LONDON/HONG KONG (Reuters) – Deutsche Bank <DBKGn.DE> is focusing its equity capital markets (ECM) business such as initial public offerings (IPOs) on Germany and Europe, scaling back in the United States and retreating from most of Asia, banking sources said.

Germany’s largest lender said on July 7 it would retain a “focused” ECM franchise as well as U.S. and European equity research teams as part of a 7.4 billion euro (£6.6 billion) shake-up which all but ends its ambitions on Wall Street.

The bank’s “reinvention”, which is expected to lead to 18,000 job cuts by 2022, includes the closure of all of its equities trading and cutting some parts of its fixed income operations.

Deutsche Bank’s plans to shrink its ECM business, which involves raising money for corporate clients on the world’s stock markets through IPOs and private placements, has left some bankers questioning how it can still compete.

Its franchise is already under pressure. In the first half of 2019, Deutsche Bank ranked 13th in the league table for global equity capital market deals, down from ninth place in the same period a year ago, Refinitiv data shows.

But in its home market, Deutsche Bank was third biggest in terms of fees in 2018, lagging its U.S. Wall Street rivals JP Morgan <JPM.N> and Goldman Sachs <GS.N>, the data shows.

ECM league tables can be volatile given there are often large swings in IPO volumes from year to year, with revenues from such activities at investment banks already suffering from reduced issuance and fee pressure..

However, Deutsche Bank’s ECM practice made up just 3% percent of its total investment banking revenue last year and sources said a fall in proceeds would not hit its bottom line.

Deutsche Bank has already axed a number of ECM banking roles in Asia, Europe and the United States since Chief Executive Christian Sewing announced his overhaul, sources said.

VANISHINGUNICORNS?

Jason Cox, the Asia-Pacific head of equity capital markets was laid off and teams were disbanded in Japan, Australia and most of Asia, sources have previously said.

At least three members of the London team lost their jobs on Monday, sources said, and the roles of global head of ECM and global head of equity syndicate, responsible for researching and marketing IPOs, remain vacant.

And teams could gradually be reduced further, the sources told Reuters, with a likely knock-on effect.

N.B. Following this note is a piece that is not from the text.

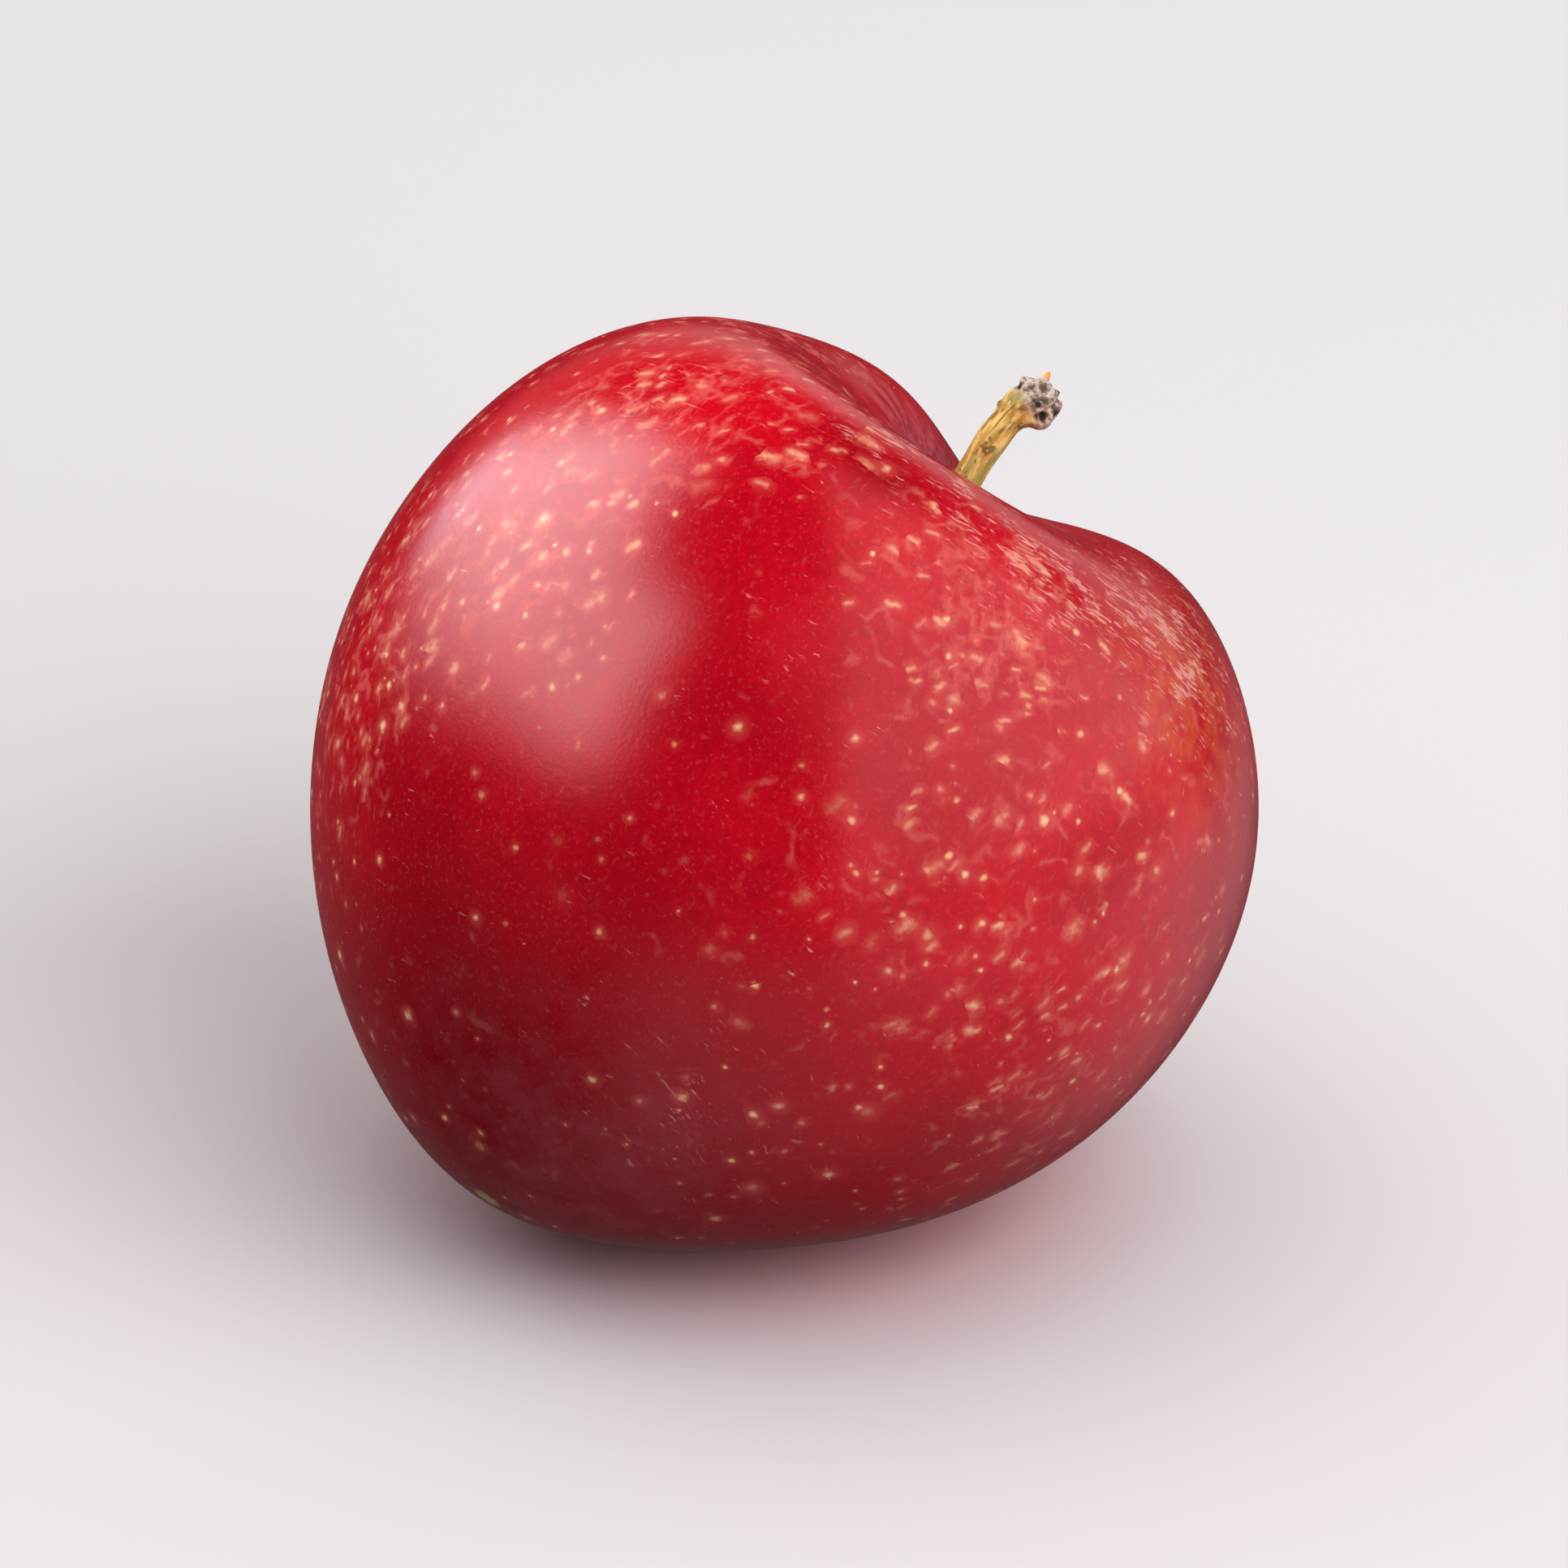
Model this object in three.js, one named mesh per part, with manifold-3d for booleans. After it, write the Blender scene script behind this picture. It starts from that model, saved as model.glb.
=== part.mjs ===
// A ripe round plum, lying on its side, with the short woody stalk it was picked with.
//
// Lengths are in millimetres, angles in degrees. The fruit is shaped upright, with the line from its
// blossom tip to its stem cavity along +Z, and is then laid over until it rests on a small flat spot.
// Once it is laid, +Z is up and +Y runs away from someone who looks at its finest side.

import * as THREE from "three";
import { mergeVertices } from "three/addons/utils/BufferGeometryUtils.js";
import Module from "manifold-3d";

// ---- Flesh: how far the skin stands from the core, before the stem cavity is pressed in ----
const MEAN_RADIUS = 26.95;
const SKIN_WAVES = [
  { waves: 2, height: -0.74 }, // squat: shorter from stem to tip than across
  { waves: 3, height: -1.36 }, // fuller towards the stem, narrower towards the tip
  { waves: 4, height: -0.3 }, // rounder shoulders
  { waves: 5, height: -0.27 }, // a flatter crown round the cavity
];
const CHEEK_LEAN = -0.23; // one cheek is fuller low down, the other high up
const CHEEK_FLATTENING = 1.0; // thinner through the suture than across the cheeks
const TIP = { rise: 0.8, spread: 17, offAxis: 4.3 };

// ---- Stem cavity: a wide bowl with a narrow pit in it, between two raised shoulders ----
const CAVITY_CENTRE = { x: -1.6, y: -1.5 };
const CAVITY_BOWL = { depth: 2.55, radius: 9.7 };
const CAVITY_PIT = { depth: 3.7, radius: 3.4 };
const SHOULDERS = { height: 1.7, radius: 10.7, slopeX: -0.3, slopeY: 1.6 };
const CROWN_FADE = 0.5; // cosine of the angle from the stem axis where the cavity starts to fade out

// ---- Suture: the shallow seam that runs from the cavity to the tip down one side ----
const SUTURE = { turn: 90, depth: 0.4, halfWidth: 2.0 };
const SUTURE_STEM_END = { from: 14, to: 30 };
const SUTURE_TIP_END = { from: 140, to: 172 };

// ---- How the plum lies ----
const LAID = { roll: -73, lean: 52.6, heading: 39.1 };
const REST_DEPTH = 0.3; // how much of the underside is pressed flat

// ---- Stalk: stations from its foot to its broken end, measured from the cavity's floor ----
const STALK_STATIONS = [
  { at: [0, 0, -0.5], radius: 0.98 },
  { at: [0, 0, 1.2], radius: 0.94 },
  { at: [-0.18, -0.1, 3.2], radius: 0.88 },
  { at: [-0.42, -0.2, 5.2], radius: 0.84 },
  { at: [-0.56, -0.28, 6.9], radius: 0.92 }, // the node where a bud scale once sat
  { at: [-0.54, -0.28, 8.2], radius: 0.88 },
  { at: [-0.42, -0.2, 9.1], radius: 1.15 },
  { at: [-0.18, -0.06, 9.8], radius: 1.45 }, // the corky head
  { at: [0.06, 0.06, 10.5], radius: 1.45 },
  { at: [0.2, 0.15, 11.1], radius: 1.15 },
];
const STALK_RIDGES = { count: 5, height: 0.07, twist: 60 };
const HEAD_KNOBS = { count: 7, height: 0.11, from: 0.66, to: 0.8 };
const HEAD_DISH = 0.35; // how deep the broken end is hollowed
const SOCKET = { clearance: 0.3, depth: 0.8, headroom: 1.5 };

// ---- Fineness ----
const FRUIT_SEGMENTS = 72;
const FRUIT_RINGS = 54;
const RING_CROWDING = 1.25; // rings lie closer together towards the stem
const SUTURE_CROWDING = 0.35; // segments lie closer together beside the suture
const STALK_SIDES = 14;
const STALK_RINGS = 27;
const SOCKET_SIDES = 24;
const WELD = 1e-4;

const { clamp, degToRad, smoothstep } = THREE.MathUtils;

const manifold = await Module();
manifold.setup();

/** A smooth hump: 1 where distance is 0, and almost nothing past 2. */
function bell(distance) {
  return Math.exp(-distance * distance);
}

/** The unit direction at an angle from +Z and a turn about it, both in radians. */
function directionAt(polar, turn) {
  const across = Math.sin(polar);
  return new THREE.Vector3(across * Math.cos(turn), across * Math.sin(turn), Math.cos(polar));
}

/** Moves every vertex of a geometry to where place(vertex) says. */
function reshape(geometry, place) {
  const position = geometry.attributes.position;
  for (let i = 0; i < position.count; i += 1) {
    const moved = place(new THREE.Vector3().fromBufferAttribute(position, i));
    position.setXYZ(i, moved.x, moved.y, moved.z);
  }
  return geometry;
}

/** A closed geometry as a solid that can be joined and cut. */
function toSolid(geometry) {
  const bare = geometry.clone();
  bare.deleteAttribute("normal");
  bare.deleteAttribute("uv");
  const welded = mergeVertices(bare, WELD);
  return new manifold.Manifold(new manifold.Mesh({
    numProp: 3,
    vertProperties: new Float32Array(welded.attributes.position.array),
    triVerts: new Uint32Array(welded.index.array),
  }));
}

/** A joined or cut solid as a geometry. */
function toGeometry(solid) {
  const mesh = solid.getMesh();
  const geometry = new THREE.BufferGeometry();
  geometry.setAttribute("position", new THREE.BufferAttribute(mesh.vertProperties, 3));
  geometry.setIndex(new THREE.BufferAttribute(mesh.triVerts, 1));
  geometry.computeVertexNormals();
  return geometry;
}

/** How deep the suture is in a direction from the core. */
function sutureDepth(polar, turn) {
  const beside = turn - degToRad(SUTURE.turn);
  const distance = MEAN_RADIUS * Math.sin(polar) * Math.atan2(Math.sin(beside), Math.cos(beside));
  const stemEnd = smoothstep(polar, degToRad(SUTURE_STEM_END.from), degToRad(SUTURE_STEM_END.to));
  const tipEnd = smoothstep(polar, degToRad(SUTURE_TIP_END.from), degToRad(SUTURE_TIP_END.to));
  return SUTURE.depth * bell(distance / SUTURE.halfWidth) * stemEnd * (1 - tipEnd);
}

/** How far the cavity and its shoulders lift a point of the crown; below zero where they sink it. */
function cavityLift(point, turn) {
  const fromStalk = Math.hypot(point.x - CAVITY_CENTRE.x, point.y - CAVITY_CENTRE.y);
  const bowl = CAVITY_BOWL.depth * bell(fromStalk / CAVITY_BOWL.radius);
  const pit = CAVITY_PIT.depth * bell(fromStalk / CAVITY_PIT.radius);
  const outward = Math.hypot(point.x, point.y) / SHOULDERS.radius;
  const rim = outward * outward * Math.exp(1 - outward * outward);
  const saddle = SHOULDERS.height * Math.cos(2 * turn);
  const slope = outward * (SHOULDERS.slopeX * Math.cos(turn) + SHOULDERS.slopeY * Math.sin(turn));
  return rim * (saddle + slope) - bowl - pit;
}

/** The point of the skin that lies in a unit direction from the core. */
function skinPoint(direction) {
  const polar = Math.acos(clamp(direction.z, -1, 1));
  const turn = Math.atan2(direction.y, direction.x);
  const tip = directionAt(Math.PI - degToRad(TIP.offAxis), 0);

  let radius = MEAN_RADIUS;
  for (const { waves, height } of SKIN_WAVES) {
    radius += height * Math.cos(waves * polar);
  }
  radius += CHEEK_LEAN * Math.cos(turn) * Math.sin(3 * polar);
  radius -= CHEEK_FLATTENING * direction.y ** 2;
  radius += TIP.rise * bell(tip.angleTo(direction) / degToRad(TIP.spread));
  radius -= sutureDepth(polar, turn);

  const point = direction.clone().multiplyScalar(radius);
  point.z += smoothstep(direction.z, 0, CROWN_FADE) * cavityLift(point, turn);
  return point;
}

/** The fruit upright and whole: a sphere whose vertices are sent out to the skin. */
function fleshGeometry() {
  const sphere = new THREE.SphereGeometry(1, FRUIT_SEGMENTS, FRUIT_RINGS).rotateX(Math.PI / 2);
  return reshape(sphere, (vertex) => {
    const ring = Math.acos(clamp(vertex.z, -1, 1)) / Math.PI;
    const beside = Math.atan2(vertex.y, vertex.x);
    const turn = degToRad(SUTURE.turn) + beside - SUTURE_CROWDING * Math.sin(beside);
    return skinPoint(directionAt(Math.PI * ring ** RING_CROWDING, turn));
  });
}

/** Where the stalk grows out: the lowest point of the cavity. */
function cavityFloor() {
  const poleRadius = skinPoint(new THREE.Vector3(0, 0, 1)).z + CAVITY_BOWL.depth + CAVITY_PIT.depth;
  const direction = new THREE.Vector3(CAVITY_CENTRE.x, CAVITY_CENTRE.y, poleRadius).normalize();
  return skinPoint(direction);
}

/** The plain round hole in the cavity's floor that the stalk's foot stands in. */
function socketGeometry(floor) {
  const radius = STALK_STATIONS[0].radius * (1 + STALK_RIDGES.height) + SOCKET.clearance;
  const length = SOCKET.depth + SOCKET.headroom;
  const socket = new THREE.CylinderGeometry(radius, radius, length, SOCKET_SIDES).rotateX(Math.PI / 2);
  return socket.translate(floor.x, floor.y, floor.z + length / 2 - SOCKET.depth);
}

/** The fruit with its socket cut and its underside pressed flat where it touches the ground. */
function fruitGeometry(floor, up) {
  const flesh = fleshGeometry();
  const vertex = new THREE.Vector3();
  let lowest = Infinity;
  for (let i = 0; i < flesh.attributes.position.count; i += 1) {
    lowest = Math.min(lowest, vertex.fromBufferAttribute(flesh.attributes.position, i).dot(up));
  }
  const whole = toSolid(flesh).subtract(toSolid(socketGeometry(floor)));
  return toGeometry(whole.trimByPlane(up.toArray(), lowest + REST_DEPTH));
}

/** The stalk: a ridged tube through its stations, ending in a knobbly, hollowed head. */
function stalkGeometry(floor) {
  const middles = STALK_STATIONS.map(({ at }) => new THREE.Vector3(...at).add(floor));
  const radii = STALK_STATIONS.map(({ radius }) => new THREE.Vector3(radius, 0, 0));
  const line = new THREE.CatmullRomCurve3(middles);
  const thickness = new THREE.CatmullRomCurve3(radii);
  const twist = degToRad(STALK_RIDGES.twist);
  const tube = new THREE.CylinderGeometry(1, 1, 1, STALK_SIDES, STALK_RINGS).rotateX(Math.PI / 2);
  return reshape(tube, (vertex) => {
    const along = clamp(vertex.z + 0.5, 0, 1);
    const turn = Math.atan2(vertex.y, vertex.x);
    const head = smoothstep(along, HEAD_KNOBS.from, HEAD_KNOBS.to);
    const ridges = STALK_RIDGES.height * Math.cos(STALK_RIDGES.count * turn + twist * along);
    const knobs = HEAD_KNOBS.height * Math.cos(HEAD_KNOBS.count * turn);
    const spread = thickness.getPoint(along).x * (1 + ridges * (1 - head) + knobs * head);

    const tangent = line.getTangent(along);
    const side = new THREE.Vector3(0, 1, 0).cross(tangent).normalize();
    const front = tangent.clone().cross(side);
    const point = line.getPoint(along);
    point.addScaledVector(side, vertex.x * spread).addScaledVector(front, vertex.y * spread);
    const inside = 1 - Math.min(1, Math.hypot(vertex.x, vertex.y));
    return point.addScaledVector(tangent, -HEAD_DISH * inside * head);
  });
}

const fruitSkin = new THREE.MeshStandardMaterial({ color: 0xae1226, roughness: 0.34, metalness: 0 });
const stalkBark = new THREE.MeshStandardMaterial({ color: 0x9a7a42, roughness: 0.85, metalness: 0 });

const rolled = new THREE.Group();
rolled.rotation.z = degToRad(LAID.roll);
const leaning = new THREE.Group();
leaning.rotation.y = degToRad(LAID.lean);
leaning.add(rolled);
const plum = new THREE.Group();
plum.rotation.z = degToRad(LAID.heading);
plum.add(leaning);
plum.updateMatrixWorld(true);

const up = new THREE.Vector3(0, 0, 1).transformDirection(rolled.matrixWorld.clone().invert());
const floor = cavityFloor();

const fruit = new THREE.Mesh(fruitGeometry(floor, up), fruitSkin);
fruit.name = "fruit";
const stem = new THREE.Mesh(stalkGeometry(floor), stalkBark);
stem.name = "stem";
rolled.add(fruit, stem);

// The origin is under the middle of the plum, on the ground
const bounds = new THREE.Box3().setFromObject(plum, true);
const middle = bounds.getCenter(new THREE.Vector3());
plum.position.set(-middle.x, -middle.y, -bounds.min.z);

export default plum;
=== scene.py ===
"""A ripe round plum lying on its side, with the short woody stalk it was picked with.

Lengths are in millimetres and angles in degrees until a piece is laid in the frame, which is in metres.
The fruit is shaped upright, with the line from its blossom tip to its stem cavity along +Z. A place on
its skin is given by its polar angle, counted from the stem, and by its turn about that line. Fruit and
stalk are then laid over together and set into the boxes of the frame's nodes.
"""

import logging
import math
from dataclasses import dataclass
from enum import Enum, auto
from functools import cached_property, reduce
from operator import add
from typing import Any, Mapping, Sequence

import bmesh
import bpy
from mathutils import Matrix, Vector, noise

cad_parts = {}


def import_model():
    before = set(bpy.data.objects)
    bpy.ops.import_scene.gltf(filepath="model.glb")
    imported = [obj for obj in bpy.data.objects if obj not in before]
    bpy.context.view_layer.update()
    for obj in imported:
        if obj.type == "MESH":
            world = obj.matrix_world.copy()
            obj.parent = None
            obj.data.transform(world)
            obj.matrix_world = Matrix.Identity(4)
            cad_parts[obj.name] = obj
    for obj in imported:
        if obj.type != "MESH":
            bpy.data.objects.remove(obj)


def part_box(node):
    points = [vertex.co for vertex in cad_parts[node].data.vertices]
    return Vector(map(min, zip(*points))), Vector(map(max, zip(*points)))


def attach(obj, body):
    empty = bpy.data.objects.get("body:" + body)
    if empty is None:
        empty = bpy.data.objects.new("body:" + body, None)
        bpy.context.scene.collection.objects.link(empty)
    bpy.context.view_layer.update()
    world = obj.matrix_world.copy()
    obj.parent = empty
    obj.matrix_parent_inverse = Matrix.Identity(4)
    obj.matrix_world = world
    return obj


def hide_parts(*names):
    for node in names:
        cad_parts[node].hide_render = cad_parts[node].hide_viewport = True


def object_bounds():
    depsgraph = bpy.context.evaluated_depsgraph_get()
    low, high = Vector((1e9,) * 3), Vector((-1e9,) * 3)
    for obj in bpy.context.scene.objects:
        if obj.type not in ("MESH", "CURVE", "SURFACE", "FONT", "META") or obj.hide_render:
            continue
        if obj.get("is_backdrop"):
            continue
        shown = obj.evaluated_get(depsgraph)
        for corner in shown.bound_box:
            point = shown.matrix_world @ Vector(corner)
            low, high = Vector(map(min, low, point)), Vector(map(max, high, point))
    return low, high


LOG = logging.getLogger("plum")
MILLIMETRE = 0.001
STEM_AXIS = Vector((0.0, 0.0, 1.0))

Colour = tuple[float, float, float]


def bell(distance: float) -> float:
    """A smooth hump: 1 where distance is 0, and almost nothing past 2."""
    return math.exp(-distance * distance)


def fade(value: float, start: float, end: float) -> float:
    """Runs smoothly from 0 at start to 1 at end."""
    share = min(1.0, max(0.0, (value - start) / (end - start)))
    return share * share * (3.0 - 2.0 * share)


def direction_at(polar: float, turn: float) -> Vector:
    """The unit direction at a polar angle and a turn, both in degrees."""
    across = math.sin(math.radians(polar))
    along = math.radians(turn)
    return Vector((across * math.cos(along), across * math.sin(along), math.cos(math.radians(polar))))


def level_direction(turn: float) -> Vector:
    """The unit direction square to the stem axis at a turn in radians."""
    return Vector((math.cos(turn), math.sin(turn), 0.0))


def polar_of(direction: Vector) -> float:
    """The angle in degrees between a unit direction and the stem axis."""
    return math.degrees(math.acos(min(1.0, max(-1.0, direction.z))))


def turn_of(place: Vector) -> float:
    """The turn in degrees of a place about the stem axis."""
    return math.degrees(math.atan2(place.y, place.x))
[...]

“The very small ECM team that we will have globally after this will mean that we won’t get senior roles in any of the IPOs,” a senior Deutsche Bank investment banker in Asia said.

“So if a company in London or a unicorn in China is looking to do an IPO, they would not look at Deutsche as a lead, nor will we pitch for that role,” the senior banker said, adding that the bank could still pitch for junior roles in some deals.

In the United States, it will continue to work on sectors that it deems strategic, a source close to Deutsche Bank said.

The underwriting role it secured in the IPO of U.S. electric bus maker Proterra, was helped by the bank’s relationship with auto investors in Europe, another source said.

Over the past year Deutsche won global coordinator roles for IPOs including Volkswagen’s truck unit Traton <8TRA.F> and luxury car maker Aston Martin <AML.L>, and bookrunner roles in the IPOs of ride-hailing giant Uber Technologies <UBER.N>.

It also has a global coordinator role on the IPO of brewing firm Anheuser-Busch InBev NV’s <ABI.BR> Hong Kong arm Budweiser, which on Friday delayed pricing the flotation.

There are also more deals in prospect, with Deutsche Bank securing roles in up to 10 which should happen in the next 12 to 18 months in Europe, a third source said.